What's the catch with eufy's pure-vision navigation?
The catch is that a camera-only system has no backup layer. eufy removed the wire and the antenna, which makes setup wonderfully simple, but it means the mower can't mow in darkness, dislikes direct sun glare, and is rated only to a 32% (18°) slope on rear-wheel drive. eufy also flags it as not for wet grass and a poor fit for dense St. Augustine or thick Zoysia. On a bright, dry, cleanly-bordered flat lawn that's fine; outside those conditions there's no second sensor to catch it. TechRadar praised the E15's near-silent, tidy cut but noted it 'can't mow at night' and can't handle gradients over 18 degrees.

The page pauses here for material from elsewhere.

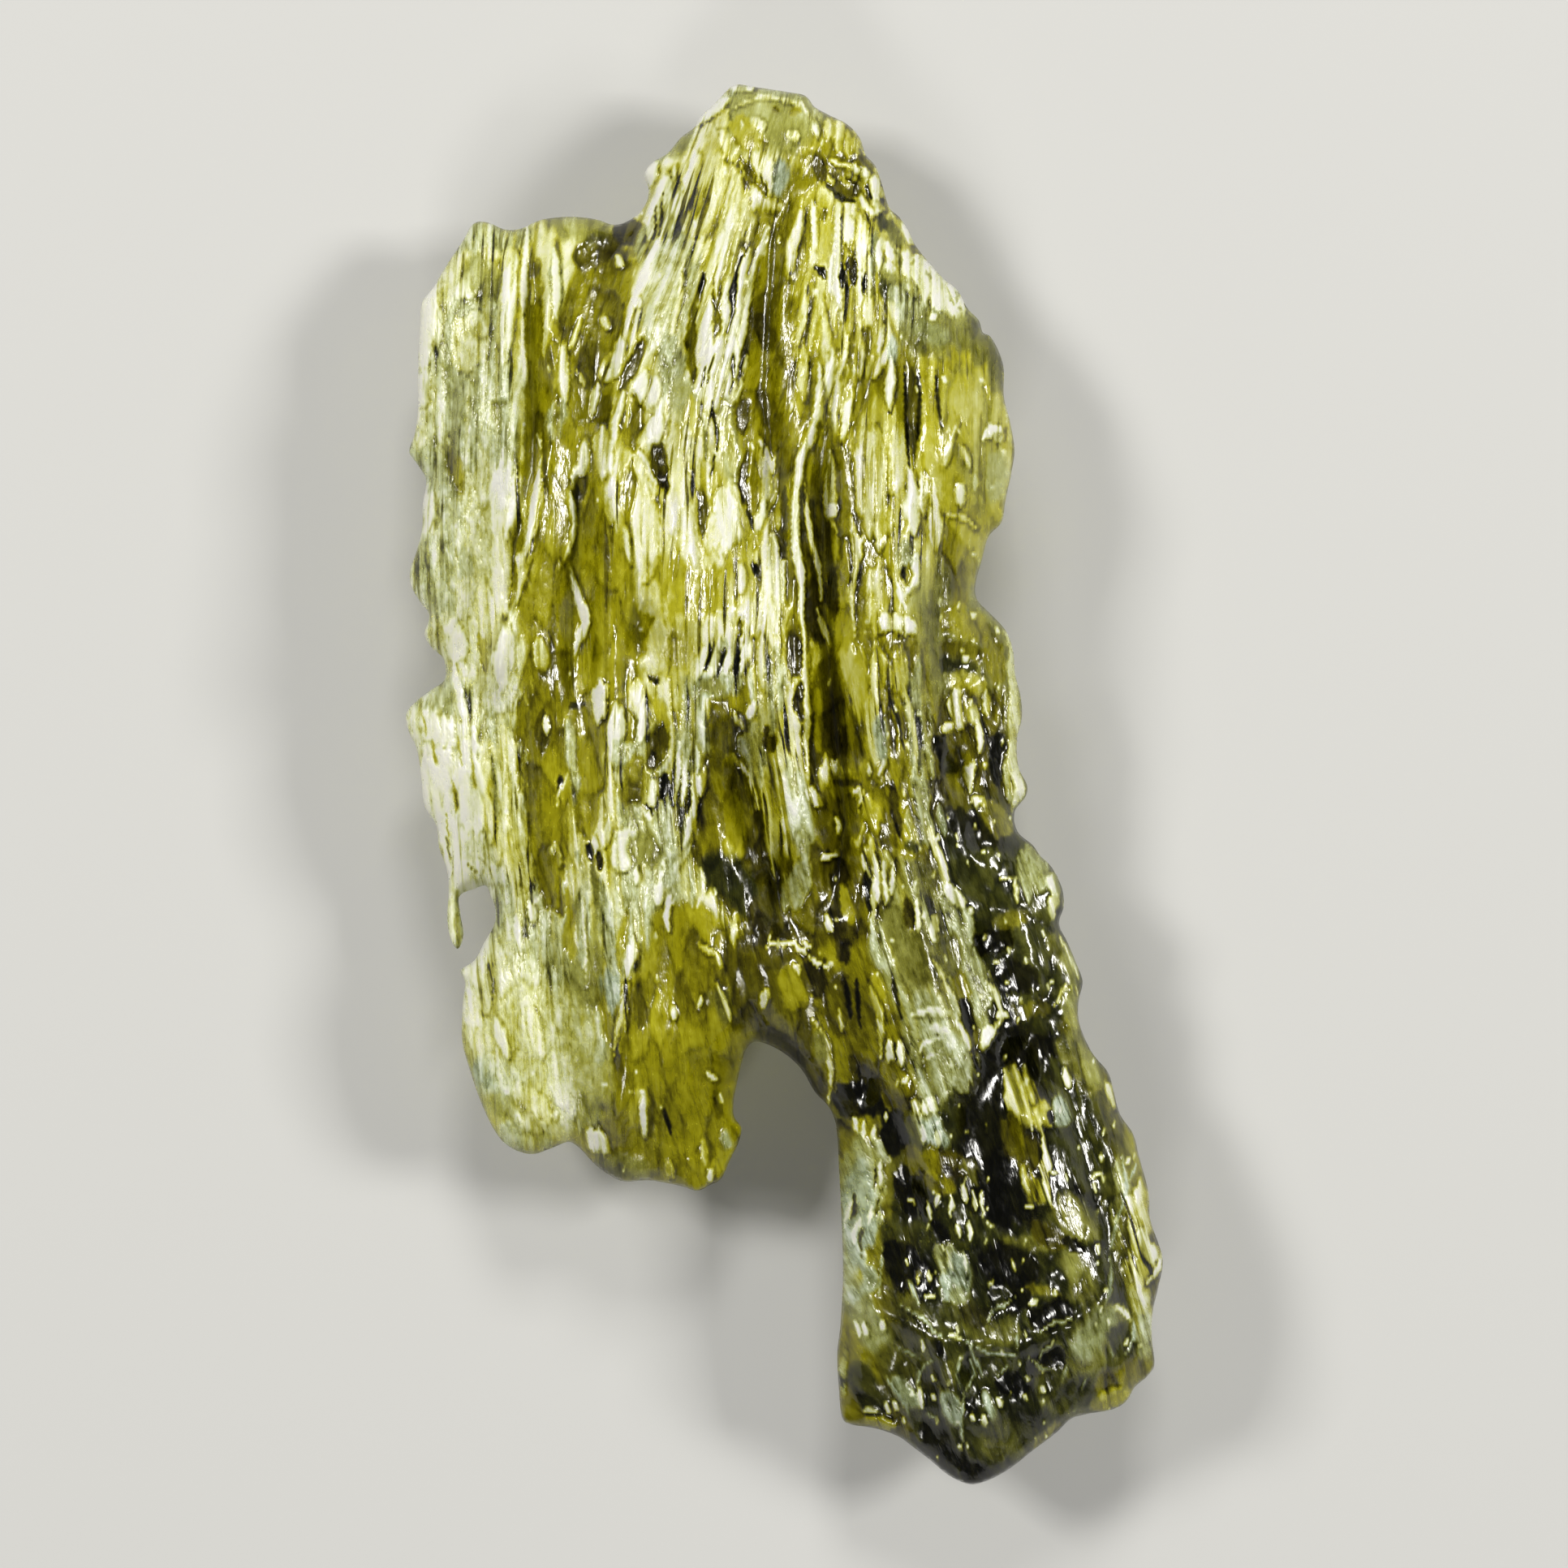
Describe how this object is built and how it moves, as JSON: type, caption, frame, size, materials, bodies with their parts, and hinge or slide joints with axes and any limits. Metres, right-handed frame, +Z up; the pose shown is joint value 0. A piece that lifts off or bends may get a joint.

Should I buy the eufy E15 or the E18?
It's almost purely a size-and-price decision, because the two are the same mower at two capacities. Buy the E15 (up to ~0.2 acre, ~$999) if your lawn is genuinely small and flat, and pocket the roughly $400 difference. Step up to the E18 (up to ~0.3 acre, ~$1,399) if your lawn is closer to a third of an acre or you want headroom so it isn't running at the top of its rating. Both give you the identical wire-free, antenna-free, five-minute setup — you're paying for area, not a better mower.
Is a eufy worth it versus a cheaper LiDAR mower like the GOAT O1000?
It depends on what your yard needs. The ECOVACS GOAT O1000 LiDAR PRO (MowScout Score 75) often streets around $849 — cheaper than either eufy — and its LiDAR maps in the dark and under partial tree cover, with a 45% slope rating and a genuine edge trimmer. On raw capability it beats the eufy for less money. What eufy sells that the O1000 doesn't is setup simplicity and app polish: no antenna to think about at all, and a very refined Anker/eufy app. So eufy's premium buys ease, not capability. If your yard is open and flat, the value case tilts toward the cheaper LiDAR.
Can a eufy mower handle my slopes, trees, or wet grass?
Slopes only up to 32% (18°), and only when dry. Both eufy models are rear-wheel drive with a modest slope ceiling, so real hills are out — AWD rivals are rated to 45–80%. Trees are the bigger problem: vision needs light and clear visual cues, so dense canopy and shade degrade it, where a LiDAR mower would keep its footing. And eufy explicitly marks these as not for wet-grass mowing; Tom's Guide found the E15's wheels 'lose grip easily on damp or dewy grass.' If your yard is steep, wooded, or often wet, a eufy is the wrong tool.
Does MowScout's affiliate margin change this verdict?
No. eufy carries our highest affiliate commission (about 10% via Impact), and we're telling you that plainly because it's exactly the kind of incentive a review site should disclose. It does not move a score or the honest answer: the E15's 67 and the E18's 68 are computed from verified specs by the same formula applied to every mower, and this guide names their flat-only ceiling and middling value as bluntly as any. Where a cheaper rival fits your yard better, we say so.